◆ Directions
Copy out all of the material exactly.

--- BEGIN ---

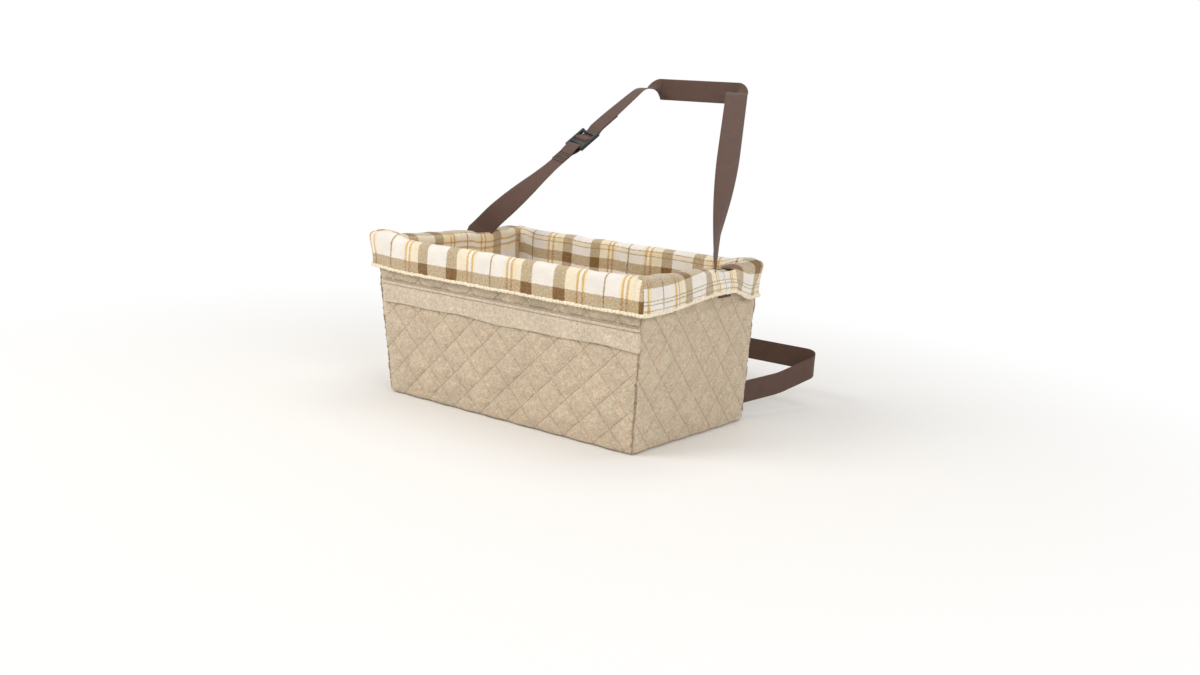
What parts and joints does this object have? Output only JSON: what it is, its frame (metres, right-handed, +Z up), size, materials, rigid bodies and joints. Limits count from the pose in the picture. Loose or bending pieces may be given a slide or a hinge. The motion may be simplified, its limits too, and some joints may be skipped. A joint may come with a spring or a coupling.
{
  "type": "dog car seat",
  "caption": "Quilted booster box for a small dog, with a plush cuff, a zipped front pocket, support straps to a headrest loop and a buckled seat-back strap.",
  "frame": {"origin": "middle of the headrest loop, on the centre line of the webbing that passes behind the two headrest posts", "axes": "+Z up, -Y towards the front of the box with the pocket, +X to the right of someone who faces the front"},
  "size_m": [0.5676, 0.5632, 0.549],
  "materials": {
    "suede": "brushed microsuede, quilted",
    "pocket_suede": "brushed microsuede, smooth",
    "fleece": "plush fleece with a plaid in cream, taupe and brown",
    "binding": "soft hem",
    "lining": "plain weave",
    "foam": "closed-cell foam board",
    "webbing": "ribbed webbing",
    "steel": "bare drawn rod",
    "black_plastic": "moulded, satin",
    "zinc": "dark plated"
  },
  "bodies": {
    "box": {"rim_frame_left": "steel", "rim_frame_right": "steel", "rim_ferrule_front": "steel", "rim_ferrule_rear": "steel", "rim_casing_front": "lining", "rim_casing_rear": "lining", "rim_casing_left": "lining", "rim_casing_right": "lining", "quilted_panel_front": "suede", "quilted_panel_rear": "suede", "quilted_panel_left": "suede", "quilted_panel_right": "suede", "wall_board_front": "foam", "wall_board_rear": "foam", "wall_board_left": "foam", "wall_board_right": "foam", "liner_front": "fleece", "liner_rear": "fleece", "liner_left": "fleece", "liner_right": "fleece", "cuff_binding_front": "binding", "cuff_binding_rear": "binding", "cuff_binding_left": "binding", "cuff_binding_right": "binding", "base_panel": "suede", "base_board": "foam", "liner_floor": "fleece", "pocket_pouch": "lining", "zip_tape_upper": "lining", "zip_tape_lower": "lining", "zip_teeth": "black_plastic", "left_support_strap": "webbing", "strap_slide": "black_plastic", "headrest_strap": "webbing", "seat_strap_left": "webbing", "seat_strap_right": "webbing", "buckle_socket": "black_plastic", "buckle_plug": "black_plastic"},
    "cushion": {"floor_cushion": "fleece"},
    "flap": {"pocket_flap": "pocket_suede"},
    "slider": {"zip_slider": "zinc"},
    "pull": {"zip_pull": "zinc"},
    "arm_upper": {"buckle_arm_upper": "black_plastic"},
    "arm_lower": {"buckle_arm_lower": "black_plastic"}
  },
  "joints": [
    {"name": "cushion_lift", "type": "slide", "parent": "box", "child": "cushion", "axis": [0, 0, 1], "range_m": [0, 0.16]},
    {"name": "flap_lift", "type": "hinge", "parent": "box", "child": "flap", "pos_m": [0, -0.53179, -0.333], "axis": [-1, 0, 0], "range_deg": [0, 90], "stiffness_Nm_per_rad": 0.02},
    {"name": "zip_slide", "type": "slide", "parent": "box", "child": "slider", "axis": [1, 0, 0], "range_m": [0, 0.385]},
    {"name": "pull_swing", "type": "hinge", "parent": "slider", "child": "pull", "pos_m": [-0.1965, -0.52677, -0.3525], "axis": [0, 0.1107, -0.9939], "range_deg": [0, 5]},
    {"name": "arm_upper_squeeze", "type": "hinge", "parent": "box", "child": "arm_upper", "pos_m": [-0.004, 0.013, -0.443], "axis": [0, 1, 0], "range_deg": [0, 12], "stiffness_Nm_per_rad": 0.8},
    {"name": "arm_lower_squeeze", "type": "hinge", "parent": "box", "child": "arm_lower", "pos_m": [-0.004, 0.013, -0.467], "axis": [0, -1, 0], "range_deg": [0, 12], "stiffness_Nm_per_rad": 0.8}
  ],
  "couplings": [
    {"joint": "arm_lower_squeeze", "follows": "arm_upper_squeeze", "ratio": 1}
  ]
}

--- END ---

◆ Solution to this task
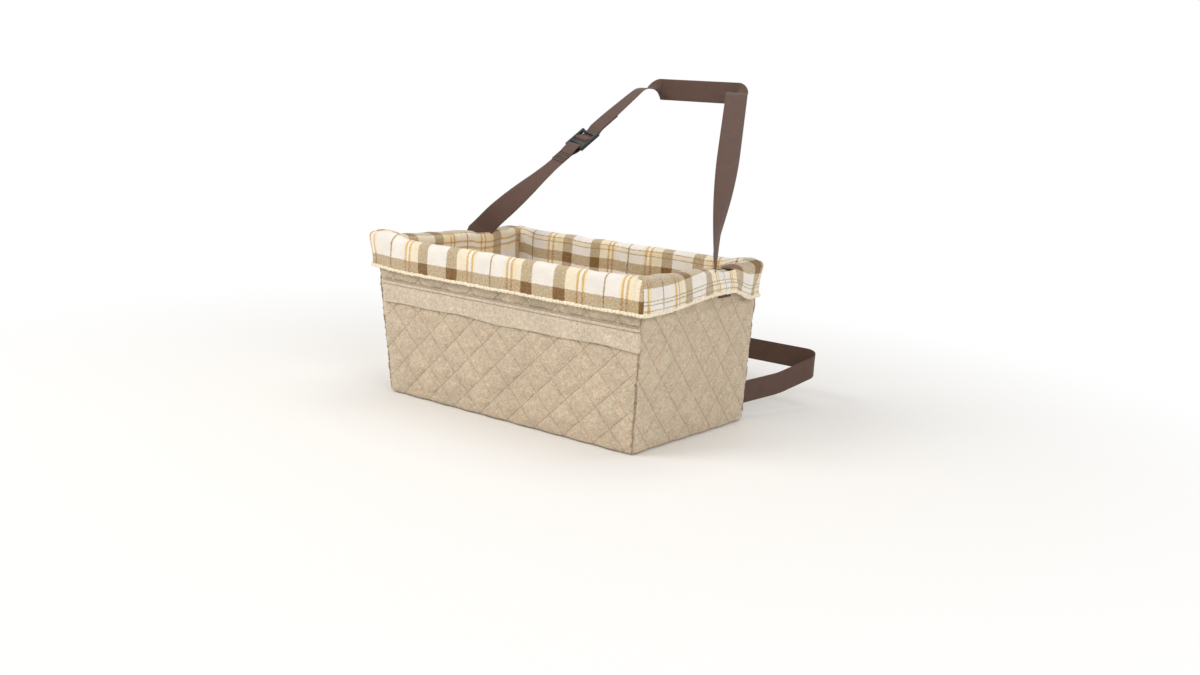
What parts and joints does this object have? Output only JSON: what it is, its frame (metres, right-handed, +Z up), size, materials, rigid bodies and joints. Limits count from the pose in the picture. Loose or bending pieces may be given a slide or a hinge. The motion may be simplified, its limits too, and some joints may be skipped. A joint may come with a spring or a coupling.
{
  "type": "dog car seat",
  "caption": "Quilted booster box for a small dog, with a plush cuff, a zipped front pocket, support straps to a headrest loop and a buckled seat-back strap.",
  "frame": {"origin": "middle of the headrest loop, on the centre line of the webbing that passes behind the two headrest posts", "axes": "+Z up, -Y towards the front of the box with the pocket, +X to the right of someone who faces the front"},
  "size_m": [0.5676, 0.5632, 0.549],
  "materials": {
    "suede": "brushed microsuede, quilted",
    "pocket_suede": "brushed microsuede, smooth",
    "fleece": "plush fleece with a plaid in cream, taupe and brown",
    "binding": "soft hem",
    "lining": "plain weave",
    "foam": "closed-cell foam board",
    "webbing": "ribbed webbing",
    "steel": "bare drawn rod",
    "black_plastic": "moulded, satin",
    "zinc": "dark plated"
  },
  "bodies": {
    "box": {"rim_frame_left": "steel", "rim_frame_right": "steel", "rim_ferrule_front": "steel", "rim_ferrule_rear": "steel", "rim_casing_front": "lining", "rim_casing_rear": "lining", "rim_casing_left": "lining", "rim_casing_right": "lining", "quilted_panel_front": "suede", "quilted_panel_rear": "suede", "quilted_panel_left": "suede", "quilted_panel_right": "suede", "wall_board_front": "foam", "wall_board_rear": "foam", "wall_board_left": "foam", "wall_board_right": "foam", "liner_front": "fleece", "liner_rear": "fleece", "liner_left": "fleece", "liner_right": "fleece", "cuff_binding_front": "binding", "cuff_binding_rear": "binding", "cuff_binding_left": "binding", "cuff_binding_right": "binding", "base_panel": "suede", "base_board": "foam", "liner_floor": "fleece", "pocket_pouch": "lining", "zip_tape_upper": "lining", "zip_tape_lower": "lining", "zip_teeth": "black_plastic", "left_support_strap": "webbing", "strap_slide": "black_plastic", "headrest_strap": "webbing", "seat_strap_left": "webbing", "seat_strap_right": "webbing", "buckle_socket": "black_plastic", "buckle_plug": "black_plastic"},
    "cushion": {"floor_cushion": "fleece"},
    "flap": {"pocket_flap": "pocket_suede"},
    "slider": {"zip_slider": "zinc"},
    "pull": {"zip_pull": "zinc"},
    "arm_upper": {"buckle_arm_upper": "black_plastic"},
    "arm_lower": {"buckle_arm_lower": "black_plastic"}
  },
  "joints": [
    {"name": "cushion_lift", "type": "slide", "parent": "box", "child": "cushion", "axis": [0, 0, 1], "range_m": [0, 0.16]},
    {"name": "flap_lift", "type": "hinge", "parent": "box", "child": "flap", "pos_m": [0, -0.53179, -0.333], "axis": [-1, 0, 0], "range_deg": [0, 90], "stiffness_Nm_per_rad": 0.02},
    {"name": "zip_slide", "type": "slide", "parent": "box", "child": "slider", "axis": [1, 0, 0], "range_m": [0, 0.385]},
    {"name": "pull_swing", "type": "hinge", "parent": "slider", "child": "pull", "pos_m": [-0.1965, -0.52677, -0.3525], "axis": [0, 0.1107, -0.9939], "range_deg": [0, 5]},
    {"name": "arm_upper_squeeze", "type": "hinge", "parent": "box", "child": "arm_upper", "pos_m": [-0.004, 0.013, -0.443], "axis": [0, 1, 0], "range_deg": [0, 12], "stiffness_Nm_per_rad": 0.8},
    {"name": "arm_lower_squeeze", "type": "hinge", "parent": "box", "child": "arm_lower", "pos_m": [-0.004, 0.013, -0.467], "axis": [0, -1, 0], "range_deg": [0, 12], "stiffness_Nm_per_rad": 0.8}
  ],
  "couplings": [
    {"joint": "arm_lower_squeeze", "follows": "arm_upper_squeeze", "ratio": 1}
  ]
}